Hmm, Ive been reading recently that a lot of people are moving towards web-based functionality over desktop applications.
I can definitely see why that would be the case. Web-based mail for instance has saved my ass on many occassions when I have had assignments or lecture notes to take to uni and havent had my USB key with me. I usually gmail them to myself from my mac and download them in the lab onto the local machine just before the lecture.
The great part of this is that the lab has almost ZERO connectivity outside web access. But it just works and thats good enough for me.
The problem with this whole notion of course, is that essentially we are making ever increasing complexity rely on what is frankly an abomination of a protocol (that being http). I'm just thankful that people arent still calling themselves html coders anymore.

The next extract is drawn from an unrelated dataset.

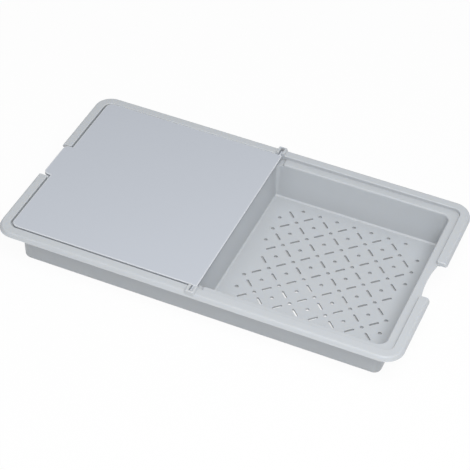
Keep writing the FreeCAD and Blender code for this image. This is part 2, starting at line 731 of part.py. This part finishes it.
def make_drain_slots(body):
    """Slots between the dots, which turn the other way from each cell to the next.

    The cell in the back corner at the far end has no slot.
    """
    blocks = (
        (0, 0, 4, 5, -1),
        (1, 1, 4, 4, -1),
        (0, 1, 4, 4, 1),
        (1, 0, 3, 5, 1),
        (7, 2, 1, 4, 1),
    )
    angle = f"atan(({DRAIN_STEP_Y}) / ({DRAIN_STEP_X}))"
    radius_text = "sizes.drain_slot_width / 2"
    reach_text = "(sizes.drain_slot_length - sizes.drain_slot_width) / 2"
    for index, (column, row, columns, rows, lean) in enumerate(blocks):
        sketch = add_sketch(body, f"slot_outline_{index}", "XY_Plane", CUTTER_TOP,
                            drain_across(column + 0.5), drain_along(row + 0.5),
                            f"{lean} * {angle}")
        radius, half = number(sketch, radius_text), number(sketch, reach_text)
        draw_flats(sketch, flats_round(half, radius, -90, 90, SLOT_END_FLATS)
                   + flats_round(-half, radius, 90, 270, SLOT_END_FLATS))
        guides = (add_round_guide(sketch, "right", reach_text, radius_text),
                  add_round_guide(sketch, "left", f"-({reach_text})", radius_text))
        for guide, first in zip(guides, (0, SLOT_END_FLATS + 1)):
            for flat in range(first, first + SLOT_END_FLATS + 1):
                fix(sketch, "PointOnObject", flat, 1, guide)
            for flat in range(first + 1, first + SLOT_END_FLATS):
                fix(sketch, "Equal", first, flat)
            fix(sketch, "Vertical", first, 1, guide, 3)
            fix(sketch, "Vertical", first + SLOT_END_FLATS, 1, guide, 3)
        slot = add_cutter(body, f"slot_{index}", sketch)
        add_grid(body, f"slots_{index}", slot, columns, f"2 * {DRAIN_STEP_X}",
                 rows, f"2 * {DRAIN_STEP_Y}")


def make_tray(doc):
    """The one-piece tray."""
    body = make_body(doc, "tray_body")
    make_rim(body)
    make_notch_walls(body)
    make_ledge_and_shell(body)
    make_recess(body)
    make_notch_gaps(body)
    make_basins(body)
    make_well(body)
    make_ledge_edges(body)
    make_bearings(body)
    make_partition_groove(body)
    drain = make_body(doc, "drain_holes")
    drain.AllowCompound = True
    make_drain_dots(drain)
    make_drain_slots(drain)
    cut = body.newObject("PartDesign::Boolean", "drain_lattice")
    cut.Type = "Cut"
    cut.Group = [drain]
    cut.Refine = False
    return body


def make_board(doc):
    """Cutting board with a finger tab at one end and a stub pin at each side.

    It lies a little towards the back within its play between the rim's sides.
    """
    body = make_body(doc, "cutting_board")
    body.setExpression("Placement.Base.y", "sizes.board_side_shift")
    plate = rounded_box(body, "plate_outline", LEDGE_TOP, f"-({BOARD_X})",
                        "sizes.board_overhang", BOARD_Y, "sizes.board_corner",
                        "sizes.board_hinge_corner")
    add_pad(body, "plate", plate, "sizes.board_thickness")
    tab = rounded_box(body, "tab_outline", LEDGE_TOP,
                      f"-({BOARD_X} + sizes.tab_reach)", f"-({BOARD_X} - sizes.tab_reach)",
                      "sizes.tab_half_width", "sizes.tab_corner", "sizes.tab_corner")
    add_pad(body, "tab", tab, "sizes.board_thickness")
    low = number(body, LEDGE_TOP)
    high = low + number(body, "sizes.board_thickness")
    add_dress(body, "Chamfer", "board_edges", "sizes.board_chamfer",
              lambda edge: lies_at(edge, low) or lies_at(edge, high))
    sketch = add_sketch(body, "pin_outline", "XZ_Plane", f"{BOARD_Y} - sizes.pin_root")
    radius, axis = (number(sketch, text) for text in ("sizes.pin_diameter / 2", AXIS_HEIGHT))
    sketch.addGeometry(Part.Circle(V(0, axis, 0), V(0, 0, 1), radius), False)
    fix(sketch, "PointOnObject", 0, 3, -2)
    bind(sketch, "radius", "sizes.pin_diameter / 2", "Radius", 0)
    bind(sketch, "axis", AXIS_HEIGHT, "DistanceY", -1, 1, 0, 3)
    pin = add_pad(body, "pin", sketch, f"{PIN_END_Y} - {BOARD_Y} + sizes.pin_root")
    add_mirror(body, "pins", "XZ_Plane", [pin])
    tip = number(body, PIN_END_Y)
    add_dress(body, "Chamfer", "pin_ends", "sizes.pin_end_chamfer",
              lambda edge: abs(reach(edge)[1] - tip) < 1e-4
              and edge.BoundBox.YLength < 1e-4)
    return body


def check_objects(doc, bodies):
    """Stops if any object failed or any sub-part is not one valid solid."""
    for item in doc.Objects:
        if "Invalid" in item.State or "Error" in item.State:
            raise RuntimeError(f"{item.Name} failed: {item.State}")
    for body in bodies:
        shape = body.Shape
        if shape.isNull() or not shape.isValid() or len(shape.Solids) != 1:
            raise RuntimeError(f"{body.Label} is not one valid solid")


def main():
    """Builds the document and writes one STEP file for each sub-part."""
    doc = FreeCAD.newDocument("tray_with_board")
    make_sheet(doc)
    bodies = [make_tray(doc), make_board(doc)]
    doc.recompute()
    check_objects(doc, bodies)
    os.makedirs("parts", exist_ok=True)
    for body in bodies:
        body.Shape.exportStep(f"parts/{body.Label}.step")
        print(f"{body.Label}: {body.Shape.Volume:.0f} mm3, {len(body.Shape.Faces)} faces")


if __name__ == "__main__":
    main()
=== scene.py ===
"""Looks of a two-basin kitchen tray with a flip-over cutting board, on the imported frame.

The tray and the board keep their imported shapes. This script gives them their moulded
plastics, and adds the floor, the studio light and the camera.
"""

import logging
import math
from dataclasses import dataclass, field
from enum import Enum

import bpy
from mathutils import Matrix, Vector


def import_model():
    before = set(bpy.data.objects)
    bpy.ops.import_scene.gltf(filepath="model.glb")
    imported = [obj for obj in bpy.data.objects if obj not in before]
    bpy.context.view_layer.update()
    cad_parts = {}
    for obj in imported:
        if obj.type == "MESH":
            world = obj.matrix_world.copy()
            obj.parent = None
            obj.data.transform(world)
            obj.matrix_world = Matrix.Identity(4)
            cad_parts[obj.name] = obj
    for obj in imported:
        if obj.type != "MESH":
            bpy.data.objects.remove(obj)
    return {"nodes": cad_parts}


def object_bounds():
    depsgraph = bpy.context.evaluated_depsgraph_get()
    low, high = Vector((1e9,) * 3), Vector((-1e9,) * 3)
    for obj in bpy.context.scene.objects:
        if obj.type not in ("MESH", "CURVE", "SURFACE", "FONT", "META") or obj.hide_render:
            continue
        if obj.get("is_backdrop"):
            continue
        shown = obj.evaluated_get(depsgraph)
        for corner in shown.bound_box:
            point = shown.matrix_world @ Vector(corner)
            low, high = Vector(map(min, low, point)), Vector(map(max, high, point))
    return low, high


LOG = logging.getLogger("kitchen_tray")
MM = 0.001

Colour = tuple[float, float, float]
WHITE: Colour = (1.0, 1.0, 1.0)

# Places of the Mix node's sockets for colours, whose names repeat.
MIX_LOW, MIX_HIGH, MIX_RESULT = 6, 7, 2


@dataclass(frozen=True)
class NoiseKind:
    """How many finer layers a noise has, and how strong they are."""

    detail: float
    roughness: float


GRAIN_NOISE = NoiseKind(detail=2.0, roughness=0.55)
RIPPLE_NOISE = NoiseKind(detail=1.0, roughness=0.4)
CLOUD_NOISE = NoiseKind(detail=3.0, roughness=0.6)
CLOUD_TO_RIPPLE = 3.5
GRAIN_IN_MOTTLE = 0.35
CLOUD_IN_MOTTLE = 0.65

# The edge mask below places a painted highlight on convex edges.
EDGE_SAMPLES = 4
EDGE_GAIN = 10.0
# The crease mask below places painted shade in creases and hollows.
CREASE_SAMPLES = 8
CREASE_GAIN = 2.0

# How far a normal may rise before its face is less than a whole side, and none at all.
SIDE_LEAN_FULL = 0.15
SIDE_LEAN_NONE = 0.40


class Mask(Enum):
    """What a surface mask is worked out from."""

    EDGES = "edges"
    CREASES = "creases"
    SIDES = "sides"


@dataclass(frozen=True)
class PlasticFinish:
    """A moulded plastic: its colours, its sheen and the scale of its surface.

    Lengths are in metres, colours are linear. The sides are upright faces up to side_top,
    and they and the creases get painted shade. The pale edges are a painted highlight,
    and crease_guard says how strongly a crease keeps them out.
    """

    name: str
    colour: Colour
    edge_highlight_colour: Colour
    painted_shade_colour: Colour
    roughness: float
    roughness_spread: float
    grain_size: float
    grain_height: float
    ripple_size: float
    ripple_height: float
    tone_spread: float
    edge_width: float
    edge_strength: float
    crease_reach: float
    crease_strength: float
    specular: float
    side_strength: float
    side_top: float = 1.0
    crease_guard: float = 3.0
    soft_depth: float = 0.0
    soft_share: float = 0.0
    soft_spread: Colour = (1.0, 0.86, 0.68)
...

But the issue is more serious than using just a crippled protocol. The problem is that essentially with this model, your data is stored at the server end and not the client. The client is essentially a thin client which just accesses server functionality. This isnt new of course, its been around as a model since the days of terminals accessing mainframes. But what scares me is that we're seeing a push towards centralized resources again. Only this time, those resources are funded by third party companies with a need to make a profit.
I havent got any real rational arguments against it all quite yet. Hell, Ive not even figured out why I'm so scared of it. Other than to point towards the success of the PC versus the terminal and look at the empowerment that happened when PC's were introduced onto everyone's desktop and control was taken away from "the man" who administered the mainframe.
Maybe I dislike this move away from empowering the masses towards essentially aggregating them and essentially making them into a resource to be used (via advertising, data farming, spam or whatever).
However, you cant argue with the usefulness of having a platform independant thin-client architecture for these things. Gmail, Bloglines, Blogger et all seem to do the job at hand very nicely!